What the song is actually saying

Strip away the velocity and the song is brutally simple. The narrator is in a relationship that is wrecking him. He describes a love where any honest expression of feeling triggers betrayal — where opening up gets you punished, where the relationship survives only on tension, and where its public face is a lie. He admits he's in a situation that has no future, that the whole thing might curdle into resentment, and that he'd be better off dead than carry on like this — and then, in the chorus, he turns and points the finger directly at you, the listener, and asks whether you've ever done the same thing.

That second-person move is the genius of it. Shelley doesn't say "I fell in love with someone I shouldn't have." He asks whether you ever have. The question is rhetorical and the answer is universal: of course you have. Everyone has. The wrong colleague, the best friend's partner, the person who was leaving, the person who was cruel, the person who was simply never going to love you back. The song works as a mirror, and that's why crowds have screamed the chorus back at stages for nearly fifty years — they're not singing about Pete Shelley's love life, they're confessing their own.

But the specifics matter too. Knowing the song was written about Shelley's relationship with a man, the word "shouldn't've" gains a second blade. In 1978 Britain, a decade after partial decriminalisation but deep in an era of casual homophobia, loving someone you "shouldn't" wasn't only a matter of bad judgment — for many people it was a matter of law, family, employment, and safety. Shelley's refusal to gender the song let it be both things at once: a universal pop confession anyone could inhabit, and a coded dispatch from a closeted experience most of his audience didn't know they were singing about. He did the same trick across the Buzzcocks catalogue — songs addressed to an ungendered "you," love rendered as pure feeling with the pronouns surgically removed. Decades before mainstream pop discovered inclusive songwriting, Shelley was practising it under cover of two-and-a-half-minute punk songs.

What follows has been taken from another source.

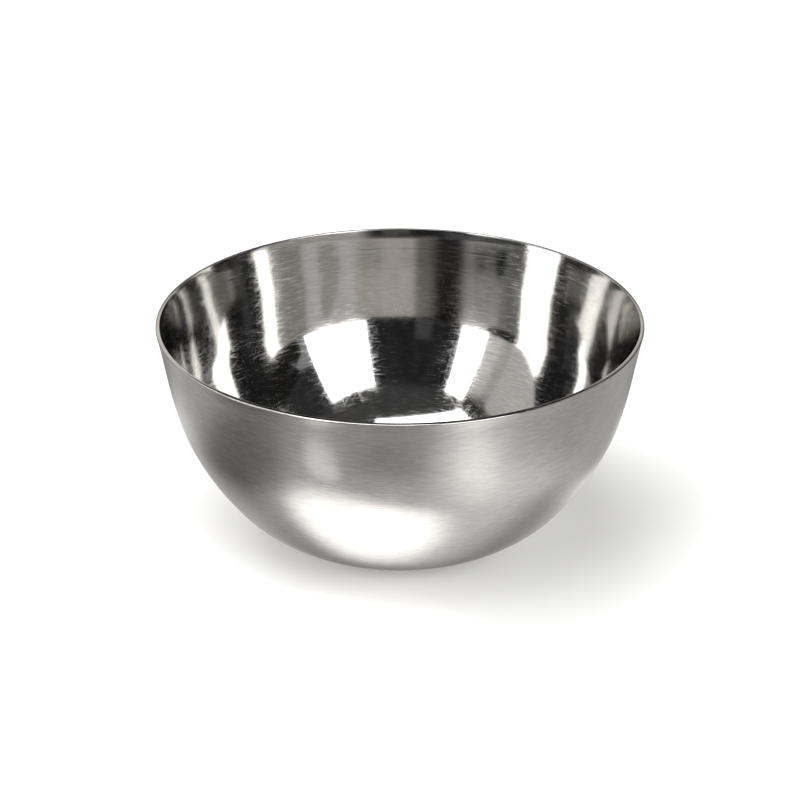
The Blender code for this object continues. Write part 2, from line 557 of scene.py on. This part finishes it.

Musically, the song enacts its own subject. The verses ride a nervous, churning minor-key riff — anxiety set to a metronome — while the drums sprint as if trying to outrun the feeling. Then the chorus blooms into one of the great melodic hooks of the era, sweet and aching, harmonies stacked like a girl-group record played at double speed. The tension between the words (despair) and the tune (joy) is the whole emotional truth of bad love: it feels wonderful and it is killing you, at the same time, in the same three minutes.

The afterlife: from punk single to standard

"Ever Fallen in Love" refused to stay in 1978. It has become something close to a modern standard — a song other artists reach for when they want to signal both classic pop craft and a certain bruised romanticism.

The Fine Young Cannibals cut a slinky, soulful version in 1986 for the Jonathan Demme film Something Wild, and their cover actually charted higher in the UK than the original, introducing the song to an audience that had never heard of Manchester punk. It has since been covered by Pete Yorn, Nouvelle Vague, Thursday, and dozens of others, and turned up everywhere from Shrek 2 (a Pete Yorn version) to countless film and TV needle-drops whenever a director needs ninety seconds of romantic self-sabotage.

The most moving chapter came in 2005. After the BBC broadcaster John Peel died — the DJ who had championed Buzzcocks and hundreds of other bands nobody else would touch — a collective of his favourite artists recorded a charity version of "Ever Fallen in Love" in his memory, with Elton John, David Gilmour, Robert Plant, Roger Daltrey, The Datsuns, and El Presidente among the participants, and Shelley himself singing on it. That a thrown-together punk single about a doomed affair was chosen as the song to memorialise British radio's greatest tastemaker tells you what it had become: common property, part of the national songbook.

When Pete Shelley died suddenly of a heart attack in December 2018, aged 63, in Tallinn, Estonia, where he had moved with his Estonian wife, the tributes converged on this song. In Manchester, fans gathered and sang it in the street. Members of R.E.M., The Cure, Pixies, and seemingly half of British rock posted the same sentiment: this was the man who proved punk could have a heart. The Manchester punk-pop lineage that runs from Buzzcocks through The Smiths (Morrissey was a teenage Buzzcocks obsessive who attended those early gigs) to Oasis and beyond all flows through Shelley's insistence that a song could be fast, loud, and emotionally honest at once.

Why it still hits

Plenty of punk songs from 1978 are museum pieces now. This one isn't, and the reason is that it's built on a problem nobody has solved.

Falling in love with the wrong person is not a 1970s problem or a punk problem; it is a human firmware bug. Every generation rediscovers it. The song's question lands the same whether you heard it on a 7-inch single, a Shrek 2 DVD, or a TikTok edit. If anything, the modern world has expanded the song's jurisdiction: dating apps have industrialised the experience of attaching yourself to people you know, from the first swipe, that you shouldn't.

There's also the matter of length and craft. At under three minutes, with not one wasted bar, the song is a permanent rebuke to bloat. Songwriters still study it the way architects study a perfect small house: verse tension, chorus release, a bridge that's really just the chorus question asked again, harder. Shelley reportedly knew exactly what he was doing — he was a pop classicist wearing punk clothes, and he made the disguise so good that both audiences claimed him.

And finally, the song's quiet queerness has aged into open relevance. What was once a hidden subtext is now part of its celebrated meaning. Shelley's gender-neutral pronouns, once a survival tactic, read today as generosity: he built a song with the door left open, so that anyone — any orientation, any era, any flavour of bad decision — could walk in and find themselves already there.

Ever fallen in love with someone you shouldn't have? The song has been asking for nearly half a century. Nobody has ever answered no.